In early 2006, it was announced that "My Number One" and "Mambo!" would be remixed and released in the United States by Moda Records. On 22 August, a maxi CD single was released to record stores, featuring ten remixes, and the original song;[5] the mixes were also released as digital downloads on 4 June.[6] The music video of "My Number One" premiered in the United States in 2006. There were two separate videos. One is the original video, that was also shown in Europe. The second is a re-edited version of the same video, to the beat of the Josh Harris Remix from the CD Single.
The Hellenic Broadcasting Corporation (ERT) internally selected Helena Paparizou as its performer for the 50th edition of the Eurovision Song Contest. ERT then selected four songs –"My Number One", "OK", "Let's Get Wild", and "The Light in Our Soul"– to be performed by her in a televised national final aired on 2 March 2005. Shortly before the national final, it was revealed that "The Light in Our Soul" had been already released by Big Alice, thus it was disqualified, leaving out only three songs. "My Number One" gained a combined 66.47% from televoting and jury votes winning the competition and becoming the Greek entry for Eurovision. The chorus of the song had already become a chant for AEK Athens supporters.
On 21 May 2005, the final for the Eurovision Song Contest was held at the Palace of Sports in Kyiv hosted by the National Television Company of Ukraine (NTU), and broadcast live throughout the continent. As Greece had finished third at the previous contest, the song had been pre-qualified for the final.
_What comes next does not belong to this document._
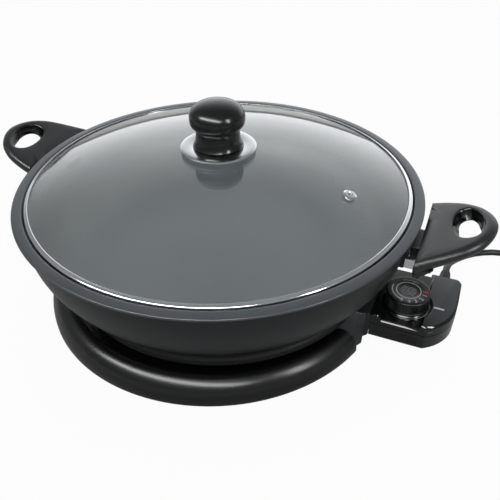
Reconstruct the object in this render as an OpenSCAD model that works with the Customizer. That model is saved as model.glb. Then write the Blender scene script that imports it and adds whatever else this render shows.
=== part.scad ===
// Electric wok: shallow cast pan on a moulded base ring, lift-off glass lid, pull-out control plug.
// Axis of the wok is Z, the table is z = 0, the two handles lie along X.

/* [Pan] */
// Outer diameter of the pan's flange
rim_d = 370; // [340:1:400]
// Width of the flat flange round the mouth
flange_w = 8; // [6:0.5:10]
// Thickness of the flange
flange_t = 2.6; // [2:0.1:3.5]
// Thickness of the pan's side wall
pan_wall = 3.4; // [3:0.1:5]
// Depth from the flange to the cooking floor
pan_depth = 69; // [66:1:70]
// Thickness of the cooking floor
floor_t = 4; // [3.5:0.1:5]
// Diameter of the flat underside
pan_base_d = 299; // [290:1:304]
// Diameter of the flat cooking floor
cook_floor_d = 220; // [180:1:240]
// Depth of the step that carries the lid
lid_step = 7; // [6:0.5:9]

/* [Heater] */
// Diameter of the ring that the heating element follows
element_d = 170; // [160:1:174]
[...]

Paparizou performed "My Number One" nineteenth on the evening, following Croatia's "Vukovi umiru sami" by Boris Novković and LADO and preceding Russia's "Nobody Hurt No One" by Natalia Podolskaya.[7] During her performance, she did a stage show of the song, choreographed by Fokas Evangelinos.[8] Some of the memorable visuals from the show include her dancing a traditional Greek Pontian dance, the four dancers making the shape on the number 1 of the floor –showed from aerial camera– and her playing an imaginary lyra while her dancers pick her up.
At the close of voting, it had received 230 points, finishing at the head of a twenty-four-strong field, winning the contest.[9] "My Number One" held two Eurovision records: it was the first song scored an average of only 6.05 points per jury, the lowest average for a winning song at the time;[b] and it had the most sets of 12 points given out to one country until then, tying with United Kingdom's 1997 entry "Love Shine a Light".[c]
Legacy
After its win Eurovision, a mass party started on the streets of Athens. People went out onto the streets with Greek flags, and started singing "My Number One", as well as honking car horns. This was similar to when Greece won Euro 2004, the 2005 Eurobasket title and when Greece won the silver medal in the 2006 FIBA World Championship. When Paparizou arrived back to Greece from Kyiv, mass crowds met her at the Athens International Airport, where she held up a Greek flag and the trophy.
"My Number One" was one of fourteen songs chosen by Eurovision fans and a European Broadcasting Union (EBU) reference group, from among the 992 songs that had ever participated in the contest, to participate in the fiftieth anniversary competition Congratulations: 50 Years of the Eurovision Song Contest held on 22 October 2005 in Copenhagen.[10] Paparizou performed the song in the competition, where it was named as one of the five greatest Eurovision entries of all time, earning the 4th place.[11]
As the winning broadcaster, the EBU gave ERT the responsibility to host the 2006 edition of the Eurovision Song Contest. The semi-final held on 18 May 2006, opened with a medley of former Eurovision songs performed by different Greek gods, with all the cast finishing with "My Number One". The final held on 20 May 2006, opened with a ballet dance, after which Paparizou was introduced as the reigning winner and she performed the song. She also performed "Mambo!" at the interval act and presented the trophy to the winners.[12]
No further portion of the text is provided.